No — Resolution 223 establishes that recognized digital currencies are legitimate property and identifies conditions for permissible use. It does not declare all cryptocurrency halal regardless of nature or use. The Resolution's framework requires: (1) the digital currency must have genuine utility and recognition (fails for pure pump-and-dump tokens); (2) the specific use must comply with Islamic principles (riba-based DeFi is haram under the Resolution); (3) the user's approach must be investment-oriented rather than pure speculation/gambling (maysir analysis). Resolution 223 creates a framework, not a blanket clearance. Applied correctly: Bitcoin held for investment ✅; Aave deposits ❌; USDC for payments ✅; MKR governance token ❌; research-based ETH investment ✅; day-trading crypto like a casino ❌. The Resolution affirms the analytical framework that each Muslim must apply to their specific activities.
Q: How does Resolution 223 interact with country-specific fatawa that might say crypto is haram?
The OIC Fiqh Academy is an international advisory body — it issues resolutions that represent broad scholarly consensus but does not override national religious authorities. In theory, a national Dar al-Ifta that has issued a specific fatwa declaring crypto haram could coexist with Resolution 223. In practice: (1) Most national fatawa on crypto are not blanket prohibitions — they are cautionary guidance about speculation, unregulated markets, or specific products.

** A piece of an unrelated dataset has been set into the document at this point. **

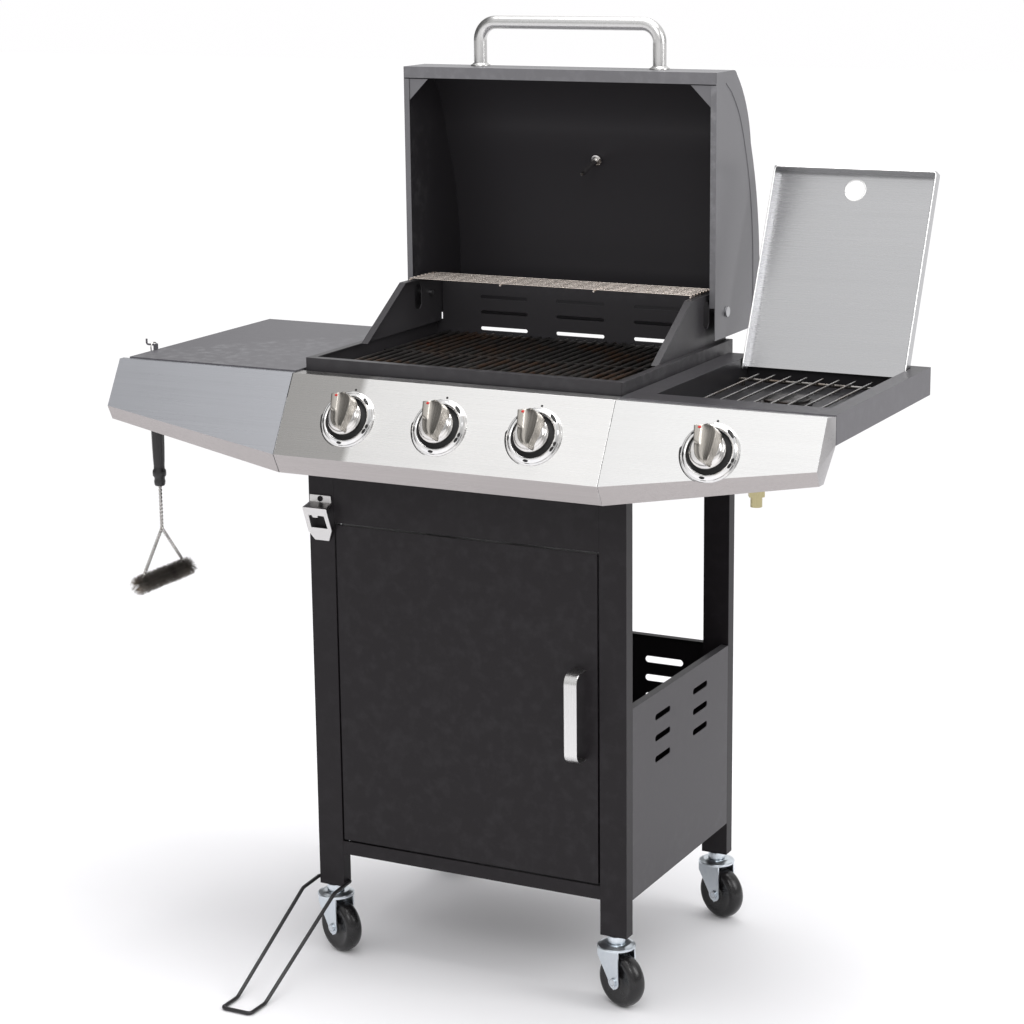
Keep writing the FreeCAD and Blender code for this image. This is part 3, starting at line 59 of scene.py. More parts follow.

These are compatible with Resolution 223's framework, which also warns against excessive speculation and unregulated platforms. (2) Where there is a genuine conflict — a national body says "crypto is intrinsically haram" and the OIC says "it is legitimate property" — Islamic jurisprudence allows a Muslim to follow a higher scholarly authority (taqlid of more qualified scholars). The OIC Academy's membership includes the world's most senior Islamic scholars; a national authority that has issued a minority or extreme position would generally be given less weight in light of the international consensus. (3) The practical direction of movement is toward convergence: countries that initially issued cautionary/restrictive statements (Egypt's Dar al-Ifta in 2018, Saudi Arabia's 2018 circular) have subsequently evolved toward the nuanced permissibility position that Resolution 223 represents.
Q: Is Resolution 223 available in English for Muslims who don't read Arabic?
The original Resolution 223 was issued in Arabic, as OIC proceedings are conducted in Arabic. The OIC Fiqh Academy publishes its proceedings on its website (iifa.oic.org) in Arabic. However: (1) ISRA (International Shariah Research Academy in Malaysia) has published English-language analysis of OIC Fiqh Academy resolutions, including summaries of the digital currency resolution. (2) Several Islamic finance journals and academic publications have published English analyses of Resolution 223. (3) AAOIFI Standard 59 (available in English from AAOIFI's website) represents a more detailed practical implementation framework that is consistent with Resolution 223 — English-speaking Muslims can use Standard 59 as the practical guide without needing to read the Arabic Resolution 223 directly. The key principles are available in English through multiple secondary sources, and the practical guidance of Standard 59 fully incorporates the Resolution 223 framework.
What to do next
Use the article as a screen, not a signal to rush. Check the asset, read the cited reasoning, avoid leverage, and keep custody and risk limits clear. When in doubt, choose the slower path: screen first, trade only after the rationale holds up.